Je ne pense pas que le seul changement des règles grammaticales puisse mettre fin à une culture misogyne. Celle-ci se nourrit, nous le savons, du sexisme qui se produit et se reproduit dans les rapports sociaux qui sont en dernière analyse des rapports du pouvoir. Cependant, quand les règles grammaticales traduisent et soutiennent clairement une hiérarchisation sexuée, il est important de les faire évoluer, de trouver des alternatives pour agir symboliquement sur la construction et la propagation des clichés sexistes.
Je ne crois pas que la littérature ait un sexe. Je pense au contraire qu’écrire, créer des personnages de tout genre, permet de s’affranchir du sexe qui nous est assigné à la naissance. Toute action qui permet de libérer la langue de la primauté du masculin sur le féminin, nous aide dans cette émancipation.

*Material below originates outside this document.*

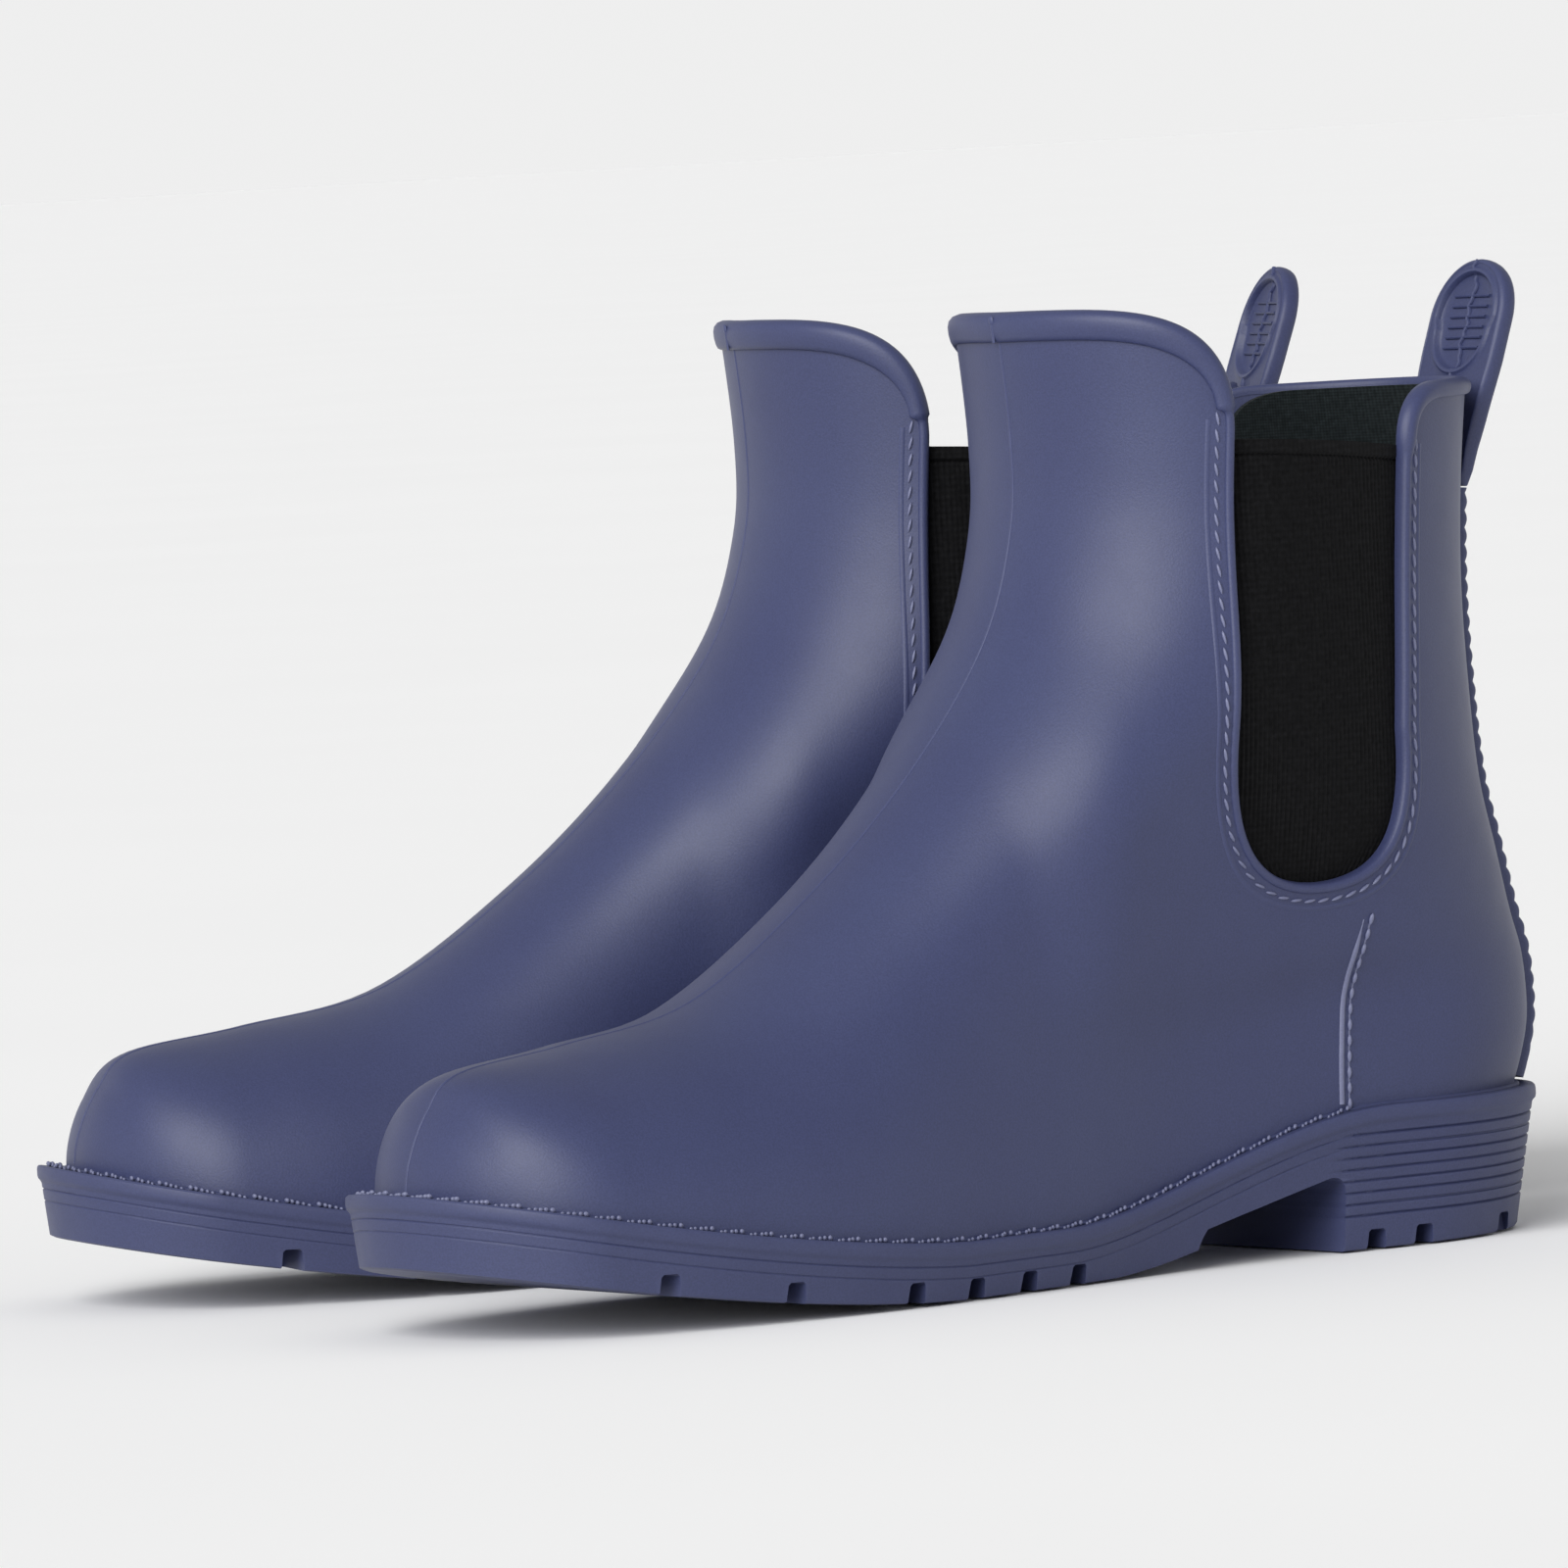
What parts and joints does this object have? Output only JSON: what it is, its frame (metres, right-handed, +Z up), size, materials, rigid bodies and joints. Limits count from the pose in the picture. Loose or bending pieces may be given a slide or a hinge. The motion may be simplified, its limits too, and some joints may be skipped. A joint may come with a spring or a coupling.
{
  "type": "deck boots",
  "caption": "Pair of ankle-high moulded waterproof deck boots with elastic side gores, lugged soles with a low heel, and pull tabs.",
  "frame": {"origin": "centre of the pair's bounding box, on the ground under the soles", "axes": "+Z up; the toes point along -Y; the left boot stands on the +X side"},
  "size_m": [0.2246, 0.285, 0.1962],
  "materials": {
    "shell": "satin moulded PVC, slate navy",
    "sole": "satin moulded tread compound, slate navy",
    "lining": "brushed textile lining",
    "elastic": "fine-ribbed black elastic",
    "thread": "moulded stitching beads",
    "foam": "textile-covered footbed foam",
    "board": "fibre insole board and heel filler"
  },
  "bodies": {
    "left_boot": {"left_upper_shell": "shell", "left_outsole": "sole", "left_welt": "sole", "left_gore_lateral": "elastic", "left_gore_medial": "elastic", "left_gore_thread_lateral": "thread", "left_gore_thread_medial": "thread", "left_back_stay": "shell", "left_lining": "lining", "left_insole_board": "board", "left_footbed": "foam", "left_heel_filler": "board"},
    "left_tab": {"left_pull_tab": "shell"},
    "right_boot": {"right_upper_shell": "shell", "right_outsole": "sole", "right_welt": "sole", "right_gore_lateral": "elastic", "right_gore_medial": "elastic", "right_gore_thread_lateral": "thread", "right_gore_thread_medial": "thread", "right_back_stay": "shell", "right_lining": "lining", "right_insole_board": "board", "right_footbed": "foam", "right_heel_filler": "board"},
    "right_tab": {"right_pull_tab": "shell"}
  },
  "joints": [
    {"name": "right_boot_lift", "type": "slide", "parent": "left_boot", "child": "right_boot", "axis": [0, 0, 1], "range_m": [0, 0.25]},
    {"name": "left_tab_bend", "type": "hinge", "parent": "left_boot", "child": "left_tab", "pos_m": [0.0391, 0.1284, 0.1503], "axis": [-0.9911, -0.1331, 0], "range_deg": [-4, 50], "stiffness_Nm_per_rad": 0.05},
    {"name": "right_tab_bend", "type": "hinge", "parent": "right_boot", "child": "right_tab", "pos_m": [-0.0391, 0.1215, 0.1503], "axis": [-0.9911, 0.1331, 0], "range_deg": [-4, 50], "stiffness_Nm_per_rad": 0.05}
  ]
}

La découverte de la pétition « Que les hommes et les femmes soient belles ! »m’a ramenée à mes premières années d’exil, au début des années 1980, lorsque j’ai commencé à écrire en français pour vaincre l’agonie qui menaçait mon âme. En effet, l’exil confirmait l’échec de mes idéaux, m’imposait une séparation brutale de tout ce que j’aimais et me confrontait à maintes questions existentielles : pourquoi mes rêves de liberté et de justice avaient-ils abouti à tel cauchemar ? Qu’avions-nous fait ou pas pour aboutir à la mise en place d’un régime islamiste en Iran ? J’avais pris le chemin de l’exil pour échapper à la prison et la hantise des interrogations restées sans réponse, comme un cercle vicieux, se présentait comme une autre prison dont je fabriquais moi-même les barreaux.
M’ouvrir à une autre langue a été une solution miraculeuse. Cette ouverture fut, pour moi, double : entrée dans la littérature et entrée dans la langue française. J’ai commencé à écrire des nouvelles en persan et j’ai entamé un travail d’étude et de réflexion en français sur l’expérience iranienne.

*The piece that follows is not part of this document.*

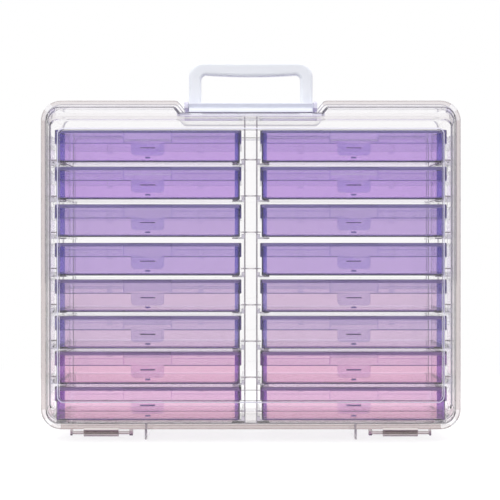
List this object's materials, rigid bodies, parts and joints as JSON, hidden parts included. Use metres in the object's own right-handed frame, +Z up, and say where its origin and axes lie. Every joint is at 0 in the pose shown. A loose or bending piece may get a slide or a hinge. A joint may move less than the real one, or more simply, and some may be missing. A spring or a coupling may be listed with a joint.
{
  "type": "photo keeper case",
  "caption": "Clear carrying case with a hinged front lid, folding handle and latch, holding two columns of tinted snap-lid photo cases on ledges.",
  "frame": {"origin": "on the surface it stands on, midway between the sides and between front and back", "axes": "+Z up, the lid faces -Y, +X to the right as seen from the front"},
  "size_m": [0.3784, 0.127, 0.3408],
  "materials": {
    "clear_shell": "clear moulded polypropylene",
    "white_fittings": "cool white moulded plastic, satin",
    "violet": "clear violet tint",
    "lilac": "clear lilac tint",
    "lavender": "clear lavender tint",
    "pink": "clear pink tint"
  },
  "bodies": {
    "body": {"outer_body": "clear_shell"},
    "lid": {"front_lid": "clear_shell"},
    "handle": {"carry_handle": "white_fittings"},
    "latch": {"top_latch": "white_fittings"},
    "case_left_1": {"tray_left_1": "violet", "cover_left_1": "violet"},
    "case_left_2": {"tray_left_2": "violet", "cover_left_2": "violet"},
    "case_left_3": {"tray_left_3": "lilac", "cover_left_3": "lilac"},
    "case_left_4": {"tray_left_4": "lilac", "cover_left_4": "lilac"},
    "case_left_5": {"tray_left_5": "lavender", "cover_left_5": "lavender"},
    "case_left_6": {"tray_left_6": "lavender", "cover_left_6": "lavender"},
    "case_left_7": {"tray_left_7": "pink", "cover_left_7": "pink"},
    "case_left_8": {"tray_left_8": "pink", "cover_left_8": "pink"},
    "case_right_1": {"tray_right_1": "violet", "cover_right_1": "violet"},
    "case_right_2": {"tray_right_2": "violet", "cover_right_2": "violet"},
    "case_right_3": {"tray_right_3": "lilac", "cover_right_3": "lilac"},
    "case_right_4": {"tray_right_4": "lilac", "cover_right_4": "lilac"},
    "case_right_5": {"tray_right_5": "lavender", "cover_right_5": "lavender"},
    "case_right_6": {"tray_right_6": "lavender", "cover_right_6": "lavender"},
    "case_right_7": {"tray_right_7": "pink", "cover_right_7": "pink"},
    "case_right_8": {"tray_right_8": "pink", "cover_right_8": "pink"}
  },
  "joints": [
    {"name": "lid_hinge", "type": "hinge", "parent": "body", "child": "lid", "pos_m": [0, -0.0315, 0.0066], "axis": [1, 0, 0], "range_deg": [0, 120]},
    {"name": "handle_fold", "type": "hinge", "parent": "body", "child": "handle", "pos_m": [0, -0.022, 0.2996], "axis": [-1, 0, 0], "range_deg": [0, 90]},
    {"name": "latch_lift", "type": "hinge", "parent": "body", "child": "latch", "pos_m": [0, -0.0334, 0.3002], "axis": [-1, 0, 0], "range_deg": [0, 100]},
    {"name": "slide_left_1", "type": "slide", "parent": "body", "child": "case_left_1", "axis": [0, -1, 0], "range_m": [0, 0.055]},
    {"name": "slide_left_2", "type": "slide", "parent": "body", "child": "case_left_2", "axis": [0, -1, 0], "range_m": [0, 0.055]},
    {"name": "slide_left_3", "type": "slide", "parent": "body", "child": "case_left_3", "axis": [0, -1, 0], "range_m": [0, 0.055]},
    {"name": "slide_left_4", "type": "slide", "parent": "body", "child": "case_left_4", "axis": [0, -1, 0], "range_m": [0, 0.055]},
    {"name": "slide_left_5", "type": "slide", "parent": "body", "child": "case_left_5", "axis": [0, -1, 0], "range_m": [0, 0.055]},
    {"name": "slide_left_6", "type": "slide", "parent": "body", "child": "case_left_6", "axis": [0, -1, 0], "range_m": [0, 0.055]},
    {"name": "slide_left_7", "type": "slide", "parent": "body", "child": "case_left_7", "axis": [0, -1, 0], "range_m": [0, 0.055]},
    {"name": "slide_left_8", "type": "slide", "parent": "body", "child": "case_left_8", "axis": [0, -1, 0], "range_m": [0, 0.055]},
    {"name": "slide_right_1", "type": "slide", "parent": "body", "child": "case_right_1", "axis": [0, -1, 0], "range_m": [0, 0.055]},
    {"name": "slide_right_2", "type": "slide", "parent": "body", "child": "case_right_2", "axis": [0, -1, 0], "range_m": [0, 0.055]},
    {"name": "slide_right_3", "type": "slide", "parent": "body", "child": "case_right_3", "axis": [0, -1, 0], "range_m": [0, 0.055]},
    {"name": "slide_right_4", "type": "slide", "parent": "body", "child": "case_right_4", "axis": [0, -1, 0], "range_m": [0, 0.055]},
    {"name": "slide_right_5", "type": "slide", "parent": "body", "child": "case_right_5", "axis": [0, -1, 0], "range_m": [0, 0.055]},
    {"name": "slide_right_6", "type": "slide", "parent": "body", "child": "case_right_6", "axis": [0, -1, 0], "range_m": [0, 0.055]},
    {"name": "slide_right_7", "type": "slide", "parent": "body", "child": "case_right_7", "axis": [0, -1, 0], "range_m": [0, 0.055]},
    {"name": "slide_right_8", "type": "slide", "parent": "body", "child": "case_right_8", "axis": [0, -1, 0], "range_m": [0, 0.055]}
  ],
  "couplings": [
    {"joint": "slide_left_1", "follows": "lid_hinge", "m_per_rad": 0.025},
    {"joint": "slide_left_2", "follows": "lid_hinge", "m_per_rad": 0.025},
    {"joint": "slide_left_3", "follows": "lid_hinge", "m_per_rad": 0.025},
    {"joint": "slide_left_4", "follows": "lid_hinge", "m_per_rad": 0.025},
    {"joint": "slide_left_5", "follows": "lid_hinge", "m_per_rad": 0.025},
    {"joint": "slide_left_6", "follows": "lid_hinge", "m_per_rad": 0.025},
    {"joint": "slide_left_7", "follows": "lid_hinge", "m_per_rad": 0.025},
    {"joint": "slide_left_8", "follows": "lid_hinge", "m_per_rad": 0.025},
    {"joint": "slide_right_1", "follows": "lid_hinge", "m_per_rad": 0.025},
    {"joint": "slide_right_2", "follows": "lid_hinge", "m_per_rad": 0.025},
    {"joint": "slide_right_3", "follows": "lid_hinge", "m_per_rad": 0.025},
    {"joint": "slide_right_4", "follows": "lid_hinge", "m_per_rad": 0.025},
    {"joint": "slide_right_5", "follows": "lid_hinge", "m_per_rad": 0.025},
    {"joint": "slide_right_6", "follows": "lid_hinge", "m_per_rad": 0.025},
    {"joint": "slide_right_7", "follows": "lid_hinge", "m_per_rad": 0.025},
    {"joint": "slide_right_8", "follows": "lid_hinge", "m_per_rad": 0.025}
  ]
}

A travers mes nouvelles j’inventais des histoires mi-réelles, mi-fictives, ce qui me mettait à l’abri d’une réalité ô combien douloureuse. Et pour mon travail de recherche, écrire en français devenait un moyen magique de me mettre à distance, techniquement et intellectuellement. Ce fut une rencontre salvatrice. Moi qui souffrais d’être coupée de mes racines affectives et langagières, je me suis tournée vers cette langue comme vers une voie de liberté. L’image de la France fusionnait d’ailleurs, pour moi, jeune iranienne de gauche, avec les mots de liberté et d’égalité, eux-mêmes inspirés par les images de la Révolution française et de mai 68.
Je me revois alors m’arrachant les cheveux devant cette règle inégalitaire qui prône la primauté du masculin sur le féminin. Je questionnais mes enseignant-e-s sur le fondement et l’utilité de cette logique que je n’arrivais pas à assimiler. Je n’ai eu aucune réponse convaincante et j’ai finalement abandonné mes questionnements. Mais j’ai eu tort. C’est pourquoi j’y reviens aujourd’hui en soutenant cette pétition et en espérant vivement qu’elle parviendra à ses fins de liberté.
Chahla Chafiq – Intervention le 25 mai 2011 lors d’un débat à la Mairie du 12e arrondissement organisé par L’égalité, c’est pas sorcier !
Poème écrit pour illustrer la règle de proximité
Adieu
Par un beau jour de printemps, le brouillard croisa une femme, tôt le matin, dans un jardin.
A la rencontre du brouillard, la femme se serra dans son grand châle noir !
Regardez la douce dame ! dit le brouillard.
Regardez les arbres et les fleurs printanières qui se réveillent !
Voyez comme elles s’étirent vers moi avec joie !
Elles savent que je ne durerai pas !
Une petite heure seulement ! Et le soleil reviendra !
La femme soupira, ouvrit son grand châle noir et prit le brouillard dans ses bras !
Les baisers frais du brouillard rattrapèrent ses larmes chaudes
Et ensemble, elles coulèrent, sur ses lèvres tremblantes d’un baiser d’adieu.